Dataset extract ▸
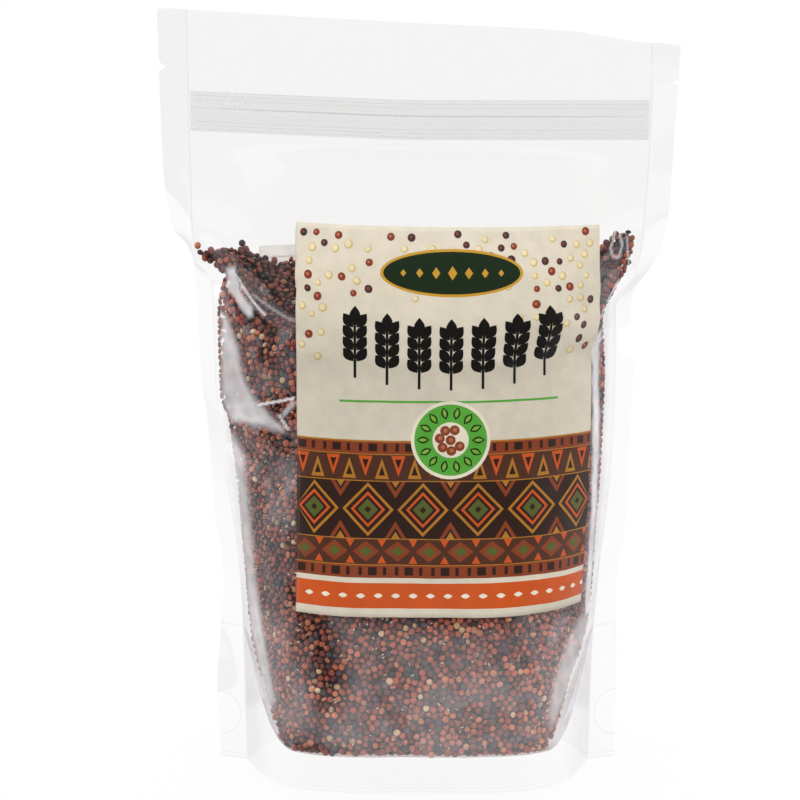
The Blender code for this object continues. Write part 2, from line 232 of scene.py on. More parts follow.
# %% Mesh helpers
def new_piece(name, points, faces, material=None, smooth=True):
    """A piece from an array of points and an array of faces that all have as many corners."""
    faces = np.asarray(faces, dtype=np.int32)
    mesh = bpy.data.meshes.new(name)
    mesh.vertices.add(len(points))
    mesh.vertices.foreach_set("co", np.asarray(points, dtype=np.float32).ravel())
    mesh.loops.add(faces.size)
    mesh.loops.foreach_set("vertex_index", faces.ravel())
    mesh.polygons.add(len(faces))
    mesh.polygons.foreach_set("loop_start", np.arange(0, faces.size, faces.shape[1], dtype=np.int32))
    mesh.polygons.foreach_set("use_smooth", np.full(len(faces), smooth))
    mesh.update(calc_edges=True)
    piece = bpy.data.objects.new(name, mesh)
    bpy.context.scene.collection.objects.link(piece)
    if material:
        mesh.materials.append(material)
    return piece


def grid_faces(rows, columns, flip=False):
    """Corner numbers of the cells of a grid of points stored row by row."""
    at = (np.arange(rows - 1)[:, None] * columns + np.arange(columns - 1)[None, :]).ravel()
    order = [at, at + 1, at + columns + 1, at + columns]
    return np.stack(order[::-1] if flip else order, axis=1)


def grid_piece(name, points, material=None, flip=False, uv=None):
    """A sheet from a grid of points, with an own UV map if uv gives a pair for each point."""
    rows, columns = points.shape[:2]
    faces = grid_faces(rows, columns, flip)
    piece = new_piece(name, points.reshape(-1, 3), faces, material)
    if uv is not None:
        layer = piece.data.uv_layers.new(name="across_height")
        layer.data.foreach_set("uv", uv.reshape(-1, 2)[faces.ravel()].astype(np.float32).ravel())
    return piece


def give_colours(piece, name, values):
    """Stores one colour for each point."""
    layer = piece.data.color_attributes.new(name, "FLOAT_COLOR", "POINT")
    layer.data.foreach_set("color", np.asarray(values, dtype=np.float32).ravel())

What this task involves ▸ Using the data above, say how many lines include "from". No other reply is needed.

Task response ▸ 3